Exercise brief:
Only the lines between the line with "for place, axle_x, track" and the line with "if empty is", together with those two lines themselves, are to be copied exactly.

Data:
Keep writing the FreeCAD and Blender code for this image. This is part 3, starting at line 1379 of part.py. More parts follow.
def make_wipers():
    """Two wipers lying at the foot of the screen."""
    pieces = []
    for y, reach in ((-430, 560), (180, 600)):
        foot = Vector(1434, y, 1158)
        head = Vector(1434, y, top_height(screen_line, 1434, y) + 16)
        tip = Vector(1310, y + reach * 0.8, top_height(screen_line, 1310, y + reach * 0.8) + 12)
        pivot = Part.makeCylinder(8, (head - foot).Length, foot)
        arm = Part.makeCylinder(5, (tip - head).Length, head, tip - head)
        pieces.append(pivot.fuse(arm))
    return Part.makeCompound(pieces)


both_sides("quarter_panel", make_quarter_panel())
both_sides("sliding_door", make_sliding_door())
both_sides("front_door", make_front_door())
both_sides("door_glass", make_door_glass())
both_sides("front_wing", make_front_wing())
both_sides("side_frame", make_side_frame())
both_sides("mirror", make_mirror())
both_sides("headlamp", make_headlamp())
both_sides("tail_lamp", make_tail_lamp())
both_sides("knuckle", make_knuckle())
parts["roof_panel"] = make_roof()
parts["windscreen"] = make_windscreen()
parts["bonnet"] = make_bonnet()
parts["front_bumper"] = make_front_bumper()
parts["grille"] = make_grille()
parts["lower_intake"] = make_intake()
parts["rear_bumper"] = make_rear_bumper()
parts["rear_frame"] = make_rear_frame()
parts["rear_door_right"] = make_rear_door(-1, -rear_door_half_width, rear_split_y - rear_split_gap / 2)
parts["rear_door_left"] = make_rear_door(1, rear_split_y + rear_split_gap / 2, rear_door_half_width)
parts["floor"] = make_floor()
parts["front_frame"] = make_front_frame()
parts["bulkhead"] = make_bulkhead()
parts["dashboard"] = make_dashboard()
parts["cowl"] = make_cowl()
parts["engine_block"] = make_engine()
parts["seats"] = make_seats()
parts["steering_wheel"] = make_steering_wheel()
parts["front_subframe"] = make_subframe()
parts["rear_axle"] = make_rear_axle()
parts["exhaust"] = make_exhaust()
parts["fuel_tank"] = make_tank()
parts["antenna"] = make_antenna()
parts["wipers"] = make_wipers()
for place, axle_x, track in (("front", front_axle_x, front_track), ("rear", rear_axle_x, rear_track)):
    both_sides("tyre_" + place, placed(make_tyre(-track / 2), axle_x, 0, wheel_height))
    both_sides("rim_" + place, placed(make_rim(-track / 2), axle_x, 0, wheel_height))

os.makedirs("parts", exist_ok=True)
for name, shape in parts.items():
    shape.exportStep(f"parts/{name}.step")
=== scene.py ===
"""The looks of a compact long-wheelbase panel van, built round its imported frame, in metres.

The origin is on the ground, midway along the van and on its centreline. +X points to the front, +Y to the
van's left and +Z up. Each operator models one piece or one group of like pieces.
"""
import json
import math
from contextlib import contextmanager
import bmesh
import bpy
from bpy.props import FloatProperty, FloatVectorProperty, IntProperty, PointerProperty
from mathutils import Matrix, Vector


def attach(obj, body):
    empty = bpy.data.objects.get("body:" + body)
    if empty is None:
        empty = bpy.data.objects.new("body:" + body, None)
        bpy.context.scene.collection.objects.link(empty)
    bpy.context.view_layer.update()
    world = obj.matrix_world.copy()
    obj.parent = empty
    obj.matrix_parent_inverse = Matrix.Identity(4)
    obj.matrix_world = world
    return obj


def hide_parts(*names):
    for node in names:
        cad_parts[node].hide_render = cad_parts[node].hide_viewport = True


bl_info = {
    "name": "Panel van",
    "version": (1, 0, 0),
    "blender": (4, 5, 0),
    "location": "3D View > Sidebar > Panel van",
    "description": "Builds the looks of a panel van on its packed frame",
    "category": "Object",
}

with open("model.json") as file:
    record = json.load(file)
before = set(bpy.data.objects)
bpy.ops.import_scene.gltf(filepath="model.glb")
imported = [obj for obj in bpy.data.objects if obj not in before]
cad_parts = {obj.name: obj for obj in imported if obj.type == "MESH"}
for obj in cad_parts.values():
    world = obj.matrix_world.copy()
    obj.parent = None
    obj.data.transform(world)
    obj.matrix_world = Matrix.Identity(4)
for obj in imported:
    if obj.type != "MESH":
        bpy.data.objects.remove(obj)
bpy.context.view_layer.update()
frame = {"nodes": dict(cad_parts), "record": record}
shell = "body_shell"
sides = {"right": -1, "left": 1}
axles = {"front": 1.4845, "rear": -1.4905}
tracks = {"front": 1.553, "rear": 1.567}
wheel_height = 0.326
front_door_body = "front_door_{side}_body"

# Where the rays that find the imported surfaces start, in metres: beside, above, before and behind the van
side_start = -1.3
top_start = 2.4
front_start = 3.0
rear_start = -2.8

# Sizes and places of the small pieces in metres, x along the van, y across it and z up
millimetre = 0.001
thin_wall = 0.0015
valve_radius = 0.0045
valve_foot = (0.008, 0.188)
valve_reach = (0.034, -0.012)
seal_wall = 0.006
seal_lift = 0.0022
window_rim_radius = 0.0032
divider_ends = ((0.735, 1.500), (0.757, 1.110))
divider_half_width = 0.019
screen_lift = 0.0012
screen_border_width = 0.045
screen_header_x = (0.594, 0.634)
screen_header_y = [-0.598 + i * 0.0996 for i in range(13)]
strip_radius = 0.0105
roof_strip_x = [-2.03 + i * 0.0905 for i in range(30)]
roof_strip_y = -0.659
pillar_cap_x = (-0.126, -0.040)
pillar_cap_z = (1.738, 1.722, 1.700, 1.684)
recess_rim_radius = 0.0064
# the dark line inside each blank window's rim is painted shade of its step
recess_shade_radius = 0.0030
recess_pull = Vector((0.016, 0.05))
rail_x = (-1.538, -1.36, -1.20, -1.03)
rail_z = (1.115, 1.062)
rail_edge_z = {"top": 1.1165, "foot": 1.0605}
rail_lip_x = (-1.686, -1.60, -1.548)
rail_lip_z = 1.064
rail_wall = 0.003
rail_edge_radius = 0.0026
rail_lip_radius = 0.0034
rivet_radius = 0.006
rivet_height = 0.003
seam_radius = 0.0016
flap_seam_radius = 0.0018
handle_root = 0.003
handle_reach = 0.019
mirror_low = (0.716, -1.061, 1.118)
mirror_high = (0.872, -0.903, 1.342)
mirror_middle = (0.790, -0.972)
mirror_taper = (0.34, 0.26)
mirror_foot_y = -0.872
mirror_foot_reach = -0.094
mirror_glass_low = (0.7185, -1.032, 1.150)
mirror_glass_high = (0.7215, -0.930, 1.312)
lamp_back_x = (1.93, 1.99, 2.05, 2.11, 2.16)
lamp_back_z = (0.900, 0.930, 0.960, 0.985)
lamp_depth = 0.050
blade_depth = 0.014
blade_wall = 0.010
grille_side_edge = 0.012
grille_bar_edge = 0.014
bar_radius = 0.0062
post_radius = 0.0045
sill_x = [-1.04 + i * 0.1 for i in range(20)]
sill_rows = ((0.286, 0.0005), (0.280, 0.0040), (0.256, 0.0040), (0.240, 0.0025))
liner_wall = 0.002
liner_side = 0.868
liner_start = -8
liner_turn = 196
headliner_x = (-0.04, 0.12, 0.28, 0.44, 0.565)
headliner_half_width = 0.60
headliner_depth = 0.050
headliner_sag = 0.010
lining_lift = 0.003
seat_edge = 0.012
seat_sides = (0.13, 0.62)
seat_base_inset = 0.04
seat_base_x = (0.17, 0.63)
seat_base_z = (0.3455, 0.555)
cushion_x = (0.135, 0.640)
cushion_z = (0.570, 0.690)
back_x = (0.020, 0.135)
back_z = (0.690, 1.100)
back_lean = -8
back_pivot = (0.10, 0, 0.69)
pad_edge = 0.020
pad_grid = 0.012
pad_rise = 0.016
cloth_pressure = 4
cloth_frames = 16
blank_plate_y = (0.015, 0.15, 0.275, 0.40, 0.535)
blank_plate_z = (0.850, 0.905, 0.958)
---
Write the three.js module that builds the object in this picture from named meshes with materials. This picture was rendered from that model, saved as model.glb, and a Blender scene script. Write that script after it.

Problem solution:
for place, axle_x, track in (("front", front_axle_x, front_track), ("rear", rear_axle_x, rear_track)):
    both_sides("tyre_" + place, placed(make_tyre(-track / 2), axle_x, 0, wheel_height))
    both_sides("rim_" + place, placed(make_rim(-track / 2), axle_x, 0, wheel_height))

os.makedirs("parts", exist_ok=True)
for name, shape in parts.items():
    shape.exportStep(f"parts/{name}.step")
=== scene.py ===
"""The looks of a compact long-wheelbase panel van, built round its imported frame, in metres.

The origin is on the ground, midway along the van and on its centreline. +X points to the front, +Y to the
van's left and +Z up. Each operator models one piece or one group of like pieces.
"""
import json
import math
from contextlib import contextmanager
import bmesh
import bpy
from bpy.props import FloatProperty, FloatVectorProperty, IntProperty, PointerProperty
from mathutils import Matrix, Vector


def attach(obj, body):
    empty = bpy.data.objects.get("body:" + body)
    if empty is None:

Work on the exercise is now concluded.